Written problem: Copy the data below exactly.

..........

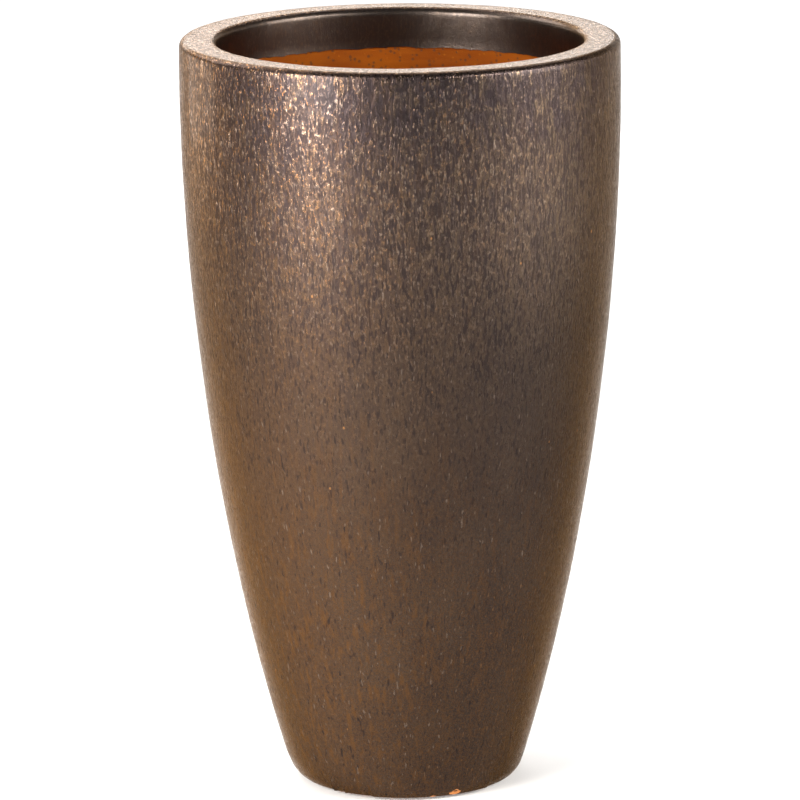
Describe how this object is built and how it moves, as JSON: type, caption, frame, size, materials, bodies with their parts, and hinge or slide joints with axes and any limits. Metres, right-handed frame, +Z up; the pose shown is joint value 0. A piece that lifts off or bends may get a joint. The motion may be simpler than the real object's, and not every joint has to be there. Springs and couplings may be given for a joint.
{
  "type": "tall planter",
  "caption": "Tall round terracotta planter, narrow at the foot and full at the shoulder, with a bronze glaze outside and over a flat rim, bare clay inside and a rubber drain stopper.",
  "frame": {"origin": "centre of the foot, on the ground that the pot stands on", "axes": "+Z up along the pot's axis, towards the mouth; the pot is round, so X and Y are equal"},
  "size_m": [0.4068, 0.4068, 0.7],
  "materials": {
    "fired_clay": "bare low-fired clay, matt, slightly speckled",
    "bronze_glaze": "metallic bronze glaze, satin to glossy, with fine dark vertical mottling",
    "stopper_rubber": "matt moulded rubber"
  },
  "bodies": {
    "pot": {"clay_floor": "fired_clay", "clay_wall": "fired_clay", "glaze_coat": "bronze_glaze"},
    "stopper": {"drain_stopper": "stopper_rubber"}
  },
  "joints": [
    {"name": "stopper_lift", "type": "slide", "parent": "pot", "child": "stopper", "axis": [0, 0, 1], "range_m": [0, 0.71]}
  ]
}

..........

The output:
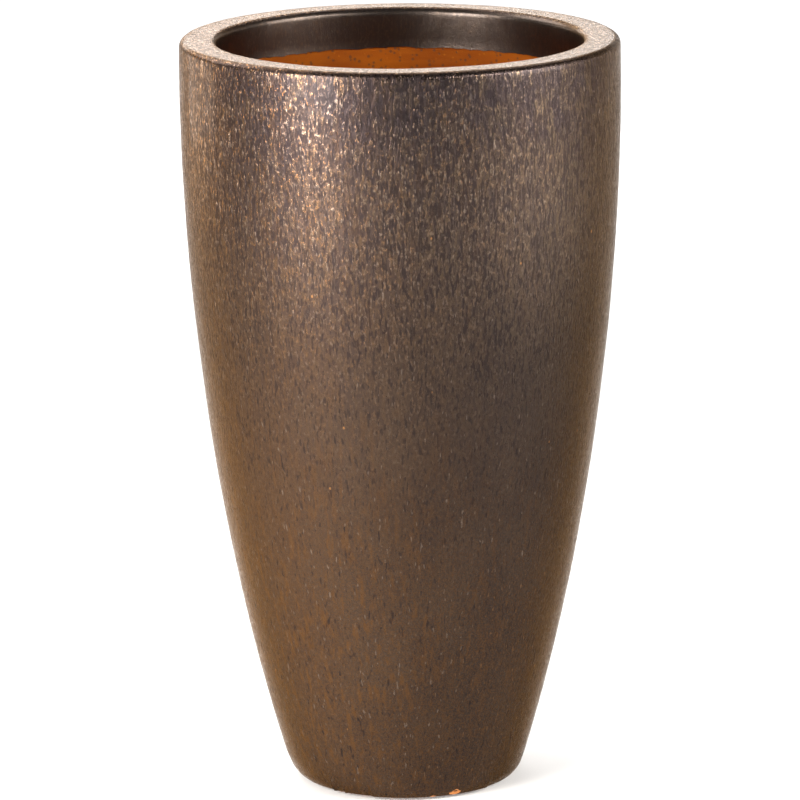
Describe how this object is built and how it moves, as JSON: type, caption, frame, size, materials, bodies with their parts, and hinge or slide joints with axes and any limits. Metres, right-handed frame, +Z up; the pose shown is joint value 0. A piece that lifts off or bends may get a joint. The motion may be simpler than the real object's, and not every joint has to be there. Springs and couplings may be given for a joint.
{
  "type": "tall planter",
  "caption": "Tall round terracotta planter, narrow at the foot and full at the shoulder, with a bronze glaze outside and over a flat rim, bare clay inside and a rubber drain stopper.",
  "frame": {"origin": "centre of the foot, on the ground that the pot stands on", "axes": "+Z up along the pot's axis, towards the mouth; the pot is round, so X and Y are equal"},
  "size_m": [0.4068, 0.4068, 0.7],
  "materials": {
    "fired_clay": "bare low-fired clay, matt, slightly speckled",
    "bronze_glaze": "metallic bronze glaze, satin to glossy, with fine dark vertical mottling",
    "stopper_rubber": "matt moulded rubber"
  },
  "bodies": {
    "pot": {"clay_floor": "fired_clay", "clay_wall": "fired_clay", "glaze_coat": "bronze_glaze"},
    "stopper": {"drain_stopper": "stopper_rubber"}
  },
  "joints": [
    {"name": "stopper_lift", "type": "slide", "parent": "pot", "child": "stopper", "axis": [0, 0, 1], "range_m": [0, 0.71]}
  ]
}